Profiles in Leadership


Norma Jimenez

Administrative Secretary, Crystal M. Lange College of Health & Human Services

 



1. What is your name and profession?

Norma Jimenez
Administrative Secretary to the Dean, Crystal M. Lange College of Health & Human Services

2. What does Women’s History Month mean to you?

It is an opportunity to recognize and appreciate the women before us that have paved the way to creating change and opportunities for women.

3. As a woman, in what ways have you struggled to get to where you are today and how did you overcome those struggles?

Realizing that I am not alone and that others may be going through similar situations.  It is important to lift others up and help them accomplish their goals.  Additionally, we may not always be successful but knowing that you gave it your best shot and how you can improve and do things differently, or better, are important traits to learn and grow from.  If you make a mistake, own it, and learn from it. How you overcome can be a wonderful learning experience.

4. What advice do you have for young women who are aspiring to follow their dreams?

We can learn so much from others. Everyone has a story. It is important to meet new people. While at a business function or event, do not be afraid to introduce yourself to those you don’t know. Getting to know new professionals can open doors and opportunities. Additionally, let your passion shine and always be your true self. It is equally important to share your knowledge and to help others grow personally and professionally.

5. As a woman in your position, how have you fought for equity in the workplace and for other women?

I always do my best to create an environment of inclusiveness and try to see the whole picture. Change can be difficult for some people. I am comfortable with using my voice, influential skills, professional strengths and skillsets to help streamline less efficient processes to create new and innovative processes to benefit the team.

6. Who was your role model and how did they change your life?

My parents – they taught me to never take people for granted, to appreciate others, and to never give up.  They taught me to believe in myself even when life knocks me down, to get back up, learn, keep moving forward and growing, and to learn from mistakes. Additionally, a former manager took me under his wing and shared that it is important to never forget where you came from and what you were able to accomplish to get you to where you are today.  It is important to always remember that your accomplishments were not always yours alone.  Do not take others for granted.

7. If you could have dinner with any woman figure (dead or alive), who would you choose and why?

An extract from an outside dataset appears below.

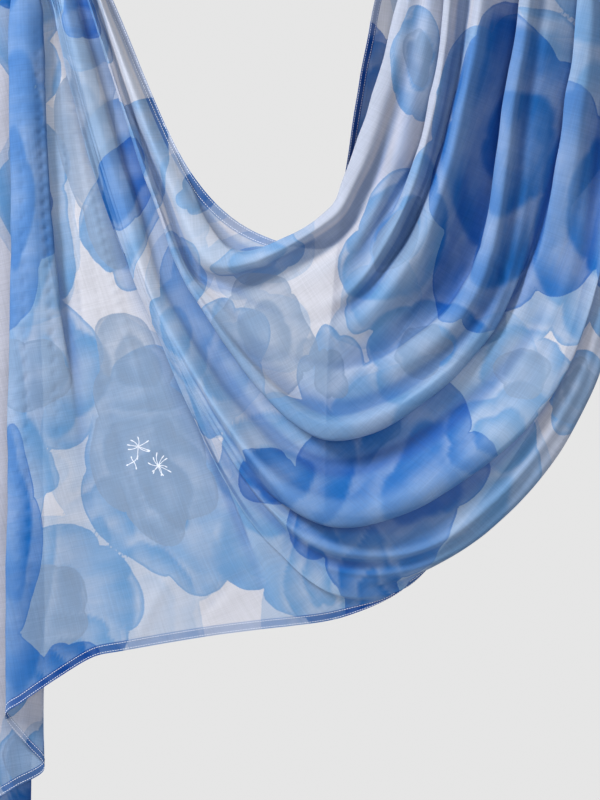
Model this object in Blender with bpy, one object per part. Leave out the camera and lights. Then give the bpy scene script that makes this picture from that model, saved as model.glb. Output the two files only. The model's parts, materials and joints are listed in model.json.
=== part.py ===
"""A long sheer shawl, hung in a deep swag from a pinch on the left and over a bar on the right.

The cloth is one cut rectangle. Every fold is a line that starts at the pinch on the upper hem
and runs to the bar, to the lower hem or to the short left end, as the folds of a hanging cloth do.
The tables below say where each fold line crosses a few section lines, and how far it lifts
towards the viewer there. A smooth surface through the fold lines is the cloth, and each stretch
of it gets a wall of its own. The front faces -Y, and the origin is the pinch.
"""

import bpy
import numpy as np

# Driving sizes, in millimetres.
WALL = 1.0
HEM_WIDTH = 10.0
HEM_WALL = 1.0
# A hem starts this share of its width in from the edge, and never fills more than this share of a row.
HEM_START = 0.05
HEM_MOST = 0.8
SEAM_GAP = 0.3
# A border that two stretches share is pulled in this far, or by this share of a short step.
SEAM_PULL = 0.3
PULL_MOST = 0.4
PINCH_WIDTH = 40.0
PINCH_DEPTH = 0.5
BAR_RADIUS = 24.0
BAR_SQUEEZE = 0.7
BAR_STEP = 6.0
BAR_TURNS = (45, 90, 135, 180)
TAIL_LONG = 650.0
TAIL_SHORT = 110.0
TAIL_SLANT = 80.0
TAIL_BOW = 2.2
TAIL_SPREAD = 0.3
TAIL_SHARES = (0.2, 0.4, 0.7, 1.0)
PLEATS_START = 55.0
PLEATS_FULL = 165.0
SKIRT_LIFT = 4.0
# Points along each fold: from the pinch to the turn of the lower hem, on to the bar, over it, and
# down behind.
PINCH_COLUMNS = 21
FALL_COLUMNS = 14
BAR_COLUMNS = 6
TAIL_COLUMNS = 12

# The chart: x runs right and drop runs down, in millimetres, and the pinch is at this point.
PINCH_X = 40.0
PINCH_DROP = -120.0

# Section lines: start x, start drop, then the direction in which a fold's place is measured.
SECTIONS = {
    "left_top": (0.0, 0.0, 1.0, 0.0),
    "left_neck": (191.0, 179.0, -0.93, 0.37),
    "left_turn": (250.0, 235.0, -0.70, 0.714),
    "left_low": (300.0, 470.0, -0.75, 0.66),
    "low": (330.0, 0.0, 0.0, 1.0),
    "right_low": (400.0, 500.0, 0.6, 0.8),
    "right_turn": (345.0, 180.0, 0.70, 0.714),
    "right_mid": (0.0, 90.0, 1.0, 0.0),
    "bar": (0.0, PINCH_DROP, 1.0, 0.0),
}
# How far the whole cloth stands forward of the pinch at each section.
FORWARD = {
    "left_top": 0.0,
    "left_neck": 0.0,
    "left_turn": 4.0,
    "left_low": 6.0,
    "low": 8.0,
    "right_low": 10.0,
    "right_turn": 12.0,
    "right_mid": 16.0,
    "bar": 24.0,
}

# Each section's share of the way from the pinch to the bar. The lower hem turns behind at HEM_TURN.
MARKS = {
    "left_top": 0.09,
    "left_neck": 0.24,
    "left_turn": 0.36,
    "left_low": 0.46,
    "low": 0.55,
    "hem_turn": 0.60,
    "right_low": 0.62,
    "right_turn": 0.71,
    "right_mid": 0.88,
    "bar": 1.0,
}
HEM_TURN = MARKS["hem_turn"]
# The fan's folds pass a drop of 200 at this share, and their knee is at a drop of 400 at most.
FAN_MARK = 0.23
FAN_DROP = 200.0
FAN_KNEE = 400.0
# Marks on the way over the bar: just before it, and where the cloth has turned down behind.
BAR_LEAD = 0.94
BAR_END = 1.1

# Folds that run from the pinch through the swag to the bar.
# name, place at left_top, left_neck, left_turn, low, right_turn, right_mid, bar,
# lift at the left, left_turn, low, right_turn and right.
SWAG_FOLDS = (
    ("neck_hem", 113, -4, -6, 246, 28, 398, 410, -3, -16, -18, -18, -16),
    ("neck_pocket", 109, 1, 22, 224, 13, 384, 417, -2, -9, -9, -8, -7),
    ("neck_lip", 105.5, 5, 20, 207, -3, 374, 425, 2, 5, 2, 1, 0),
    ("neck_roll", 100, 21, 43, 219, 10, 386, 432, 11, 16, 12, 10, 7),
    ("neck_crease", 96, 29.5, 56, 234, 22, 402, 439, -7, -4, -4, -2, 2),
    ("bowl_top", 94.6, 31.4, 62, 262, 42, 416, 446, -9, -8, 1, 3, 4),
    ("fall_tuck_1", 94.1, 32.4, 64.5, 278, 54, 446, 462, -8.2, -6, 1, -3, -11),
    ("fall_lip_1", 93.6, 33.1, 66, 290, 61, 432, 452, -8, -4, 1, 3, 5),
    ("fall_ridge_1", 93.1, 33.6, 67.2, 302, 69, 438, 459, -7, -3, 2, 11, 12),
    ("fall_valley_1", 92.6, 34.2, 68.4, 315, 82, 452, 476, -5, -1, 0, -6, -7),
    ("fall_ridge_2", 92.1, 34.9, 69.6, 332, 99, 465, 494, -3, 1, 1, 15, 17),
    ("fall_valley_2", 91.6, 35.5, 70.8, 352, 128, 490, 519, -2, 3, -1, -3, -4),
    ("fall_tuck_3", 91.1, 36.1, 72, 368, 157, 513, 545, -1, 5, -1, -10, -13),
    ("fall_lip_3", 90.6, 36.8, 73.2, 376, 163, 505, 536, 0, 6, 0, 7, 7),
    ("fall_ridge_3", 90.1, 37.5, 74.4, 386, 175, 515, 544, 2, 7, 1, 14, 15),
    ("bowl_valley", 89.5, 38.4, 76, 411, 192, 529, 556, 4, 8, 5, 4, 5),
    ("roll_ridge_b", 88.5, 40, 79.5, 426, 204, 540, 566, 6, 9, 22, 6, 4),
    ("roll_lip_b", 86.6, 43, 83, 441, 213, 552, 575, 3, 5, 17, 2, 0),
    ("roll_tuck_b", 88.0, 38.5, 77, 425, 207, 578, 594, -4, -4, 0, -6, -10),
    ("band_b", 83, 50, 93, 452, 226, 567, 582, -6, -6, 0, -2, 6),
    ("crease_b", 79, 57, 104, 467, 243, 583, 593, -5, -5, -2, -3, 13),
    ("roll_top_c", 73, 62, 112, 486, 261, 598, 604, 2, 2, 14, 3, 3),
    ("roll_ridge_c", 64, 71, 121, 511, 283, 611, 614, 7, 8, 32, 10, -7),
    ("roll_lip_c", 60, 77, 124.5, 526, 299, 630, 627, 6, 7, 27, 9, 9),
    ("roll_tuck_c", 59, 78.5, 125.5, 514, 295, 638, 633, 5.5, 7, 6, 2, 5),
    ("band_d", 58, 80, 127, 538, 307, 644, 638, 5, 6, 6, 3, 4),
    ("roll_lip_d", 57, 81, 128, 549, 317, 648, 642, 5, 6, 9, 4, 3),
    ("roll_tuck_d", 56.5, 82, 129, 560, 325, 652, 646, 4.5, 6, -1, 0, 0),
    ("outline", 56, 83, 130, 569, 334, 656, 650, 4, 6, -2, -3, -4),
    ("roll_under_1", 55.5, 84, 131, 574, 336, 651, 641, 4, 5, -3, -12, -9),
    ("roll_under_2", 55, 85, 132, 578.5, 332, 642, 629, 4, 5, -3, -22, -13),
    ("roll_under_3", 54.6, 85.7, 132.8, 583, 323, 630, 618, 4, 5, -3, -31, -15.5),
    ("roll_under_4", 54.2, 86.4, 133.6, 587.5, 310, 620, 610, 4, 5, -3, -37, -17),
    ("lower_hem", 53.8, 87, 134.4, 593, 296, 612, 604, 4, 5, -4, -40, -18),
)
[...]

Felicitas Mendez – In 1944, a public school in California refused to enroll her children because of their ethnicity.  In 1946, Felicitas Mendez, her husband, and other families, led an educational civil rights desegregation case known as Mendez v. Westminster.  This case paved the way for integration and public-school reform.  Felicitas organized committees and fought to end segregation of Hispanic students.  The courts ultimately ruled in favor of the Mendez family and other parents.  It would be an honor to have a conversation with Mrs. Mendez and to learn from her.

8. What is your hope for the next generation of women and girls?

My hope for others is to always let your passion shine through, know that there is always light in darkness, believe in yourself, and know that you are wonderful and beautiful with so much to offer.